At his age, while these numbers are a bit alarming, they’re not damning. When it comes to evaluating prospects, it’s always important to see if a player has one Major League-level “skill” and Matias has that in his power as well as arm, which also was rated a 70 on a 20-80 scale, according to Fangraphs. To have two highly-rated skills from Matias is promising, and if he can become even a “mediocre” hitter for average that can hit annually in the .240 to .260 range, he could be a valuable producer for the Royals lineup in the future, especially if he can transition that 30-40 home run power to the Major League level. Of course, that’s always easier said than done. Plenty of prospects have displayed Matias’ skill set before in the minors (especially lower levels), only to flame out as they face better pitching up the Minor League ladder. So, it’ll be interesting to see if Matias’ approach will improve as he matures as a player.

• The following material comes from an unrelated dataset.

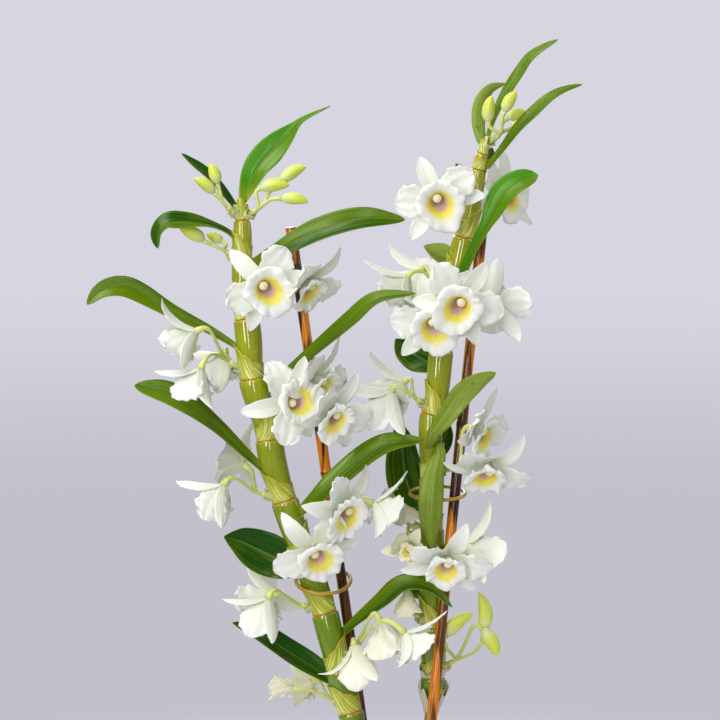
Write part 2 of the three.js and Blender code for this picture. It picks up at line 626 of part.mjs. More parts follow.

For fantasy players looking to get a head start on future keepers, Matias may be a valuable pickup…but probably not for another two-three years, minimum. He’s still only 19 years old, and the Sally is still too low a level for potential fantasy owners to make a solid judgment and projection on his future ability at the Major League level. Furthermore, Matias’ home run power hasn’t exploded until this year so it may be prudent to see if he can produce something similar in either High-A or Double-A first.

Matias has a long ways to go. But for a Royals system that’s dearth of top-end prospects, and for fantasy owners who are looking for a breakout player who could provide them pop for years to come, Matias certainly is an enticing and exciting prospect.

But let’s take his success with a grain of salt. He’s still just a teenager in Single-A, and he has a long way to go before he makes it to the show.